Argentina's capital city has contracted with Philips to replace 91,000 street lights with smart and centrally controlled units.
That's more than 70% of the street lighting stock in the city. The contract with Philips (a division of which sponsors this site) was announced late last year and so far the project has replaced 28,000 lights. It is expected to wrap up in 2016.
The video below shows some of the early results. Energy use has been reduced 50% to 55% so far -- enough to illuminate all the schools and hospitals in the city with the savings. Outdoor spaces and parks are being used more after dark, because people report feeling safer in the brighter light. The higher CCT and CRI light makes it easier to recognizes faces, and for the same reason improves the performance of security cameras. As the video notes, the lighting "makes the city more beautiful," richly rendering the greens that abound in Buenos Aires, making buildings and bridges look more natural.
The lights are centrally controlled by Philips CityTouch software, which the product brochure says is in use in Toronto, London, and Singapore, in addition to Buenos Aires. The system of software, luminaires, drivers, and sensors is designed for 99.9% availability, according to the brochure -- at most eight hours downtime per year.
How smart a city?
Buenos Aires doesn't seem to be taking advantage of other potential "smart" capabilities of sensors hosted on light poles, beyond the control of the lighting and reporting outages for maintenance purposes. That is, unlike the Array of Things project in Chicago, there are no wide-view cameras and no sensors for noise level, air pollution, or the momentary density of people near a particular pole.

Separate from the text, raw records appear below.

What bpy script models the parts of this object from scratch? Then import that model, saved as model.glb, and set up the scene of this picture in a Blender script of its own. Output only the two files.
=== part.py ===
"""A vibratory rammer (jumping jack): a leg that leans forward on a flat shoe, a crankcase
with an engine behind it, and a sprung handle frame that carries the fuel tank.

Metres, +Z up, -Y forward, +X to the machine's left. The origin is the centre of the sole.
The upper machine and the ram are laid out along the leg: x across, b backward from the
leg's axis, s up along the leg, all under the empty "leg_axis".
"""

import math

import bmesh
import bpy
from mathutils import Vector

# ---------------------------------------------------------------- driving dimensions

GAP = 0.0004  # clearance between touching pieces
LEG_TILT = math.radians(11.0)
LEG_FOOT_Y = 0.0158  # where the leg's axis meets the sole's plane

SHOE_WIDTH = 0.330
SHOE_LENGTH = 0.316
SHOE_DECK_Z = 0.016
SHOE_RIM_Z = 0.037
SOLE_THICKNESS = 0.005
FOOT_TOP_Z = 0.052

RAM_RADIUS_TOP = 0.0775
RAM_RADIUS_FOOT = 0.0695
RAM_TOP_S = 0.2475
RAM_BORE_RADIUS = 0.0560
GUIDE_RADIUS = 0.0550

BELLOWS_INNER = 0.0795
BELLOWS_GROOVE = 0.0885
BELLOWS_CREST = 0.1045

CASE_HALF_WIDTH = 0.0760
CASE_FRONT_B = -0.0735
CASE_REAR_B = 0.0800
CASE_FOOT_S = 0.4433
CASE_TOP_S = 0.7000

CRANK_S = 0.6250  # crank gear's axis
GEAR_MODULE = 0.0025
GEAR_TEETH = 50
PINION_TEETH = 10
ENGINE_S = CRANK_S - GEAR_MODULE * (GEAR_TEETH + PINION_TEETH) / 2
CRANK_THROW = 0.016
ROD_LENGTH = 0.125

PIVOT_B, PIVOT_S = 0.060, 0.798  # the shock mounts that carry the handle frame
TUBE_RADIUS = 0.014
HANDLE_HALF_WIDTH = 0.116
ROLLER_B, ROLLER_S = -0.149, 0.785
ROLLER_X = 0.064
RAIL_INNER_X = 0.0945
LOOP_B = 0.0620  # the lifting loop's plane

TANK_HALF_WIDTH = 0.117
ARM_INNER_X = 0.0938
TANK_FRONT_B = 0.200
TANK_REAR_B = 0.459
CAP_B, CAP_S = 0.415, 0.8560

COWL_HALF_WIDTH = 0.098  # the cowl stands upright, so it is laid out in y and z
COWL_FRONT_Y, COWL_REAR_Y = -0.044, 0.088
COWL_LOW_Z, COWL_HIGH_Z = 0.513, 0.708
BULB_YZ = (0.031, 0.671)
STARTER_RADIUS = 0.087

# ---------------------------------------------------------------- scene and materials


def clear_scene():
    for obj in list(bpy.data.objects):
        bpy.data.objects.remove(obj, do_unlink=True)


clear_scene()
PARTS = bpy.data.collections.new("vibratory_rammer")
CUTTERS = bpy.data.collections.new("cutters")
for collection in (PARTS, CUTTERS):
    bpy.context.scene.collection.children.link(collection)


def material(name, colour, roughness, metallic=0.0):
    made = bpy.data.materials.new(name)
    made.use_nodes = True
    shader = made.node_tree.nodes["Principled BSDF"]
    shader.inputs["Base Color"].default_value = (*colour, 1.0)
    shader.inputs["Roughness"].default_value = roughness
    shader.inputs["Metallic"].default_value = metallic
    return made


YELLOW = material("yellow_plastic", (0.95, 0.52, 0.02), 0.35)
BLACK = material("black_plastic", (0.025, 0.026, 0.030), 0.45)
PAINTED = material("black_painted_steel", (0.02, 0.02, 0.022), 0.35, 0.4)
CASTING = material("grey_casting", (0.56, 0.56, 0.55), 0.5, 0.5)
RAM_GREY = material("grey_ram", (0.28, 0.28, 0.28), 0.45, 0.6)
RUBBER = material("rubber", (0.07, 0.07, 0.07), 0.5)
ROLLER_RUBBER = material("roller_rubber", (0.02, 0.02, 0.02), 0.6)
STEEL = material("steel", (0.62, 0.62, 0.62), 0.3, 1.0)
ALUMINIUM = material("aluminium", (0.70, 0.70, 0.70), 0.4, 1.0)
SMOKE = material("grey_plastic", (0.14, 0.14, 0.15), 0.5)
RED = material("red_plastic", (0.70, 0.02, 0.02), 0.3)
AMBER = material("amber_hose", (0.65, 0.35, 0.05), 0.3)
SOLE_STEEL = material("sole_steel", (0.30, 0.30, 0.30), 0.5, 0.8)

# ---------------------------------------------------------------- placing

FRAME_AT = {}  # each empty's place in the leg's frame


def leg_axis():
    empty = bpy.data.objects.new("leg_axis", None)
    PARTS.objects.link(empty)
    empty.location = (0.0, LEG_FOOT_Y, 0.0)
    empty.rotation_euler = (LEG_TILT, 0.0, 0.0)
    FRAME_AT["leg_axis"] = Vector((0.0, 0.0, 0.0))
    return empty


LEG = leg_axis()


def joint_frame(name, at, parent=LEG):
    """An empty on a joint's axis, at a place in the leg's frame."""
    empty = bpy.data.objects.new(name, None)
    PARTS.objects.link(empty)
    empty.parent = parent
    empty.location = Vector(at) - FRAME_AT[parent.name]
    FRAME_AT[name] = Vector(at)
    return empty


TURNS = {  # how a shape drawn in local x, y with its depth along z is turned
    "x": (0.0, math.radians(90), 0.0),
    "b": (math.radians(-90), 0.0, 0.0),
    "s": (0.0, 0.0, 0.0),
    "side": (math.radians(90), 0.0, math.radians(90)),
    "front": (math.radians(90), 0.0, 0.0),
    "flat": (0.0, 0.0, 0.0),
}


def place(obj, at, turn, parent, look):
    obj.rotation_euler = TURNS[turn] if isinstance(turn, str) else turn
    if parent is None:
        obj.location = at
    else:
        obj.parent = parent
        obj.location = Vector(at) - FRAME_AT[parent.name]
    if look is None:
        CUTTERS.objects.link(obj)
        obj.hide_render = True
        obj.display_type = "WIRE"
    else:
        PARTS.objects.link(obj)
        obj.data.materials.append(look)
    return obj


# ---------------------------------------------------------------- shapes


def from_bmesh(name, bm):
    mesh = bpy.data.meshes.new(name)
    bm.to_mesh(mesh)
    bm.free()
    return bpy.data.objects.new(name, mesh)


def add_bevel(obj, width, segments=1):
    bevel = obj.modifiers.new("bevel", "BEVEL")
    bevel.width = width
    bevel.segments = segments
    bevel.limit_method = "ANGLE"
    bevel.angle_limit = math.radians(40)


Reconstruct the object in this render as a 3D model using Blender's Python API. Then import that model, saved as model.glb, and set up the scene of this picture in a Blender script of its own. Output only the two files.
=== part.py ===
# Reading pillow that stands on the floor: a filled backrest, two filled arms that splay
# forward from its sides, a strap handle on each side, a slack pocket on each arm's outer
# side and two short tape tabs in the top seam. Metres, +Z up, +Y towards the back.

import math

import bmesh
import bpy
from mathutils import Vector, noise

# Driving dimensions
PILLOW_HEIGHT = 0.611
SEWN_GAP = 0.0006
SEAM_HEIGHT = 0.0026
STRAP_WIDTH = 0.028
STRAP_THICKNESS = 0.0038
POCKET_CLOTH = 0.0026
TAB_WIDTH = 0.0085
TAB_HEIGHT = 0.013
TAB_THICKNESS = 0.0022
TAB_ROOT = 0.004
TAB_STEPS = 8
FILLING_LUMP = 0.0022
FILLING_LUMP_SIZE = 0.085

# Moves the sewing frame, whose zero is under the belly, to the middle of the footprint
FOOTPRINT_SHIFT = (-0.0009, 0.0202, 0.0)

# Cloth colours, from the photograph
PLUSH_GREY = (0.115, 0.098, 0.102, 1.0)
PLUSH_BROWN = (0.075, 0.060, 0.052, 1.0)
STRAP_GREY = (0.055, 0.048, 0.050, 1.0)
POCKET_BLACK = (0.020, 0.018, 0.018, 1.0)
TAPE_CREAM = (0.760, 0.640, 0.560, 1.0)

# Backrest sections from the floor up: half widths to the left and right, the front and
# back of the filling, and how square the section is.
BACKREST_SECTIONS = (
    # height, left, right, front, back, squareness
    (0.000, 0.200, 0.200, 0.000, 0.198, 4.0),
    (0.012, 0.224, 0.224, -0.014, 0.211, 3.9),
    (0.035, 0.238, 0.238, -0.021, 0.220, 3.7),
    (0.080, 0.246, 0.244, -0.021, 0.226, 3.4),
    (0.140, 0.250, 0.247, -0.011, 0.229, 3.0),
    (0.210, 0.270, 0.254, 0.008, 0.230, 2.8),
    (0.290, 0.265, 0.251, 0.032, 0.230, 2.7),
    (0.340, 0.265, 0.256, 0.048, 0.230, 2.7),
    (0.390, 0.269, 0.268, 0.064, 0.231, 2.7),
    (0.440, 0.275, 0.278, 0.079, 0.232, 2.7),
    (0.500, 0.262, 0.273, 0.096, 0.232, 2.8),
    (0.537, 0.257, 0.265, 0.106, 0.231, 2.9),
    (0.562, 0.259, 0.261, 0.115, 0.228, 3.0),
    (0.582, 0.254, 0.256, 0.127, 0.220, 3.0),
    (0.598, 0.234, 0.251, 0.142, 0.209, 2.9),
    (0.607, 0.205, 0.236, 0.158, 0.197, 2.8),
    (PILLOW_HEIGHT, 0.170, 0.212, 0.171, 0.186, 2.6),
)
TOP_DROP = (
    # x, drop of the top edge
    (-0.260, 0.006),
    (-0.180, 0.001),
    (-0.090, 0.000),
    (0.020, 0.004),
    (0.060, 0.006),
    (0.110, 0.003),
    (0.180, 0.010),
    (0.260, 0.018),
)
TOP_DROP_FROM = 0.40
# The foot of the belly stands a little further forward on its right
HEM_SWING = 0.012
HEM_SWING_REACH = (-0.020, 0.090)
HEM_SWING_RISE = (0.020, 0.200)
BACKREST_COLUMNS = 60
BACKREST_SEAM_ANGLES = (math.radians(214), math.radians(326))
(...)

Buenos Aires is in the early stages of transforming itself into a smart city. Boyd Cohen, an internationally recognized authority on smart cities, moved there in 2013. He wrote a post for Fast Company Co-Exist listing some of the city's plusses as it began to try to up its urban IQ. A comprehensive transportation infrastructure was one of them.
A year later Cohen had moved on to Santiago, Chile, bemoaning the diminished prospects of an aspiring smart city that happens to be located in a stupid country. (That would be Argentina under its current national leadership.)
Buenos Aires does have a nascent "innovation district" of the sort that Barcelona pioneered and Boston and Santiago, Chile have emulated with good success. The difficulty in Argentina is that national policies limit the flows of people and money into and out of the country. If an aspiring entrepreneur can't get a visa that lets her stay more than a week in the capital city, she will not be encouraged to set up shop there.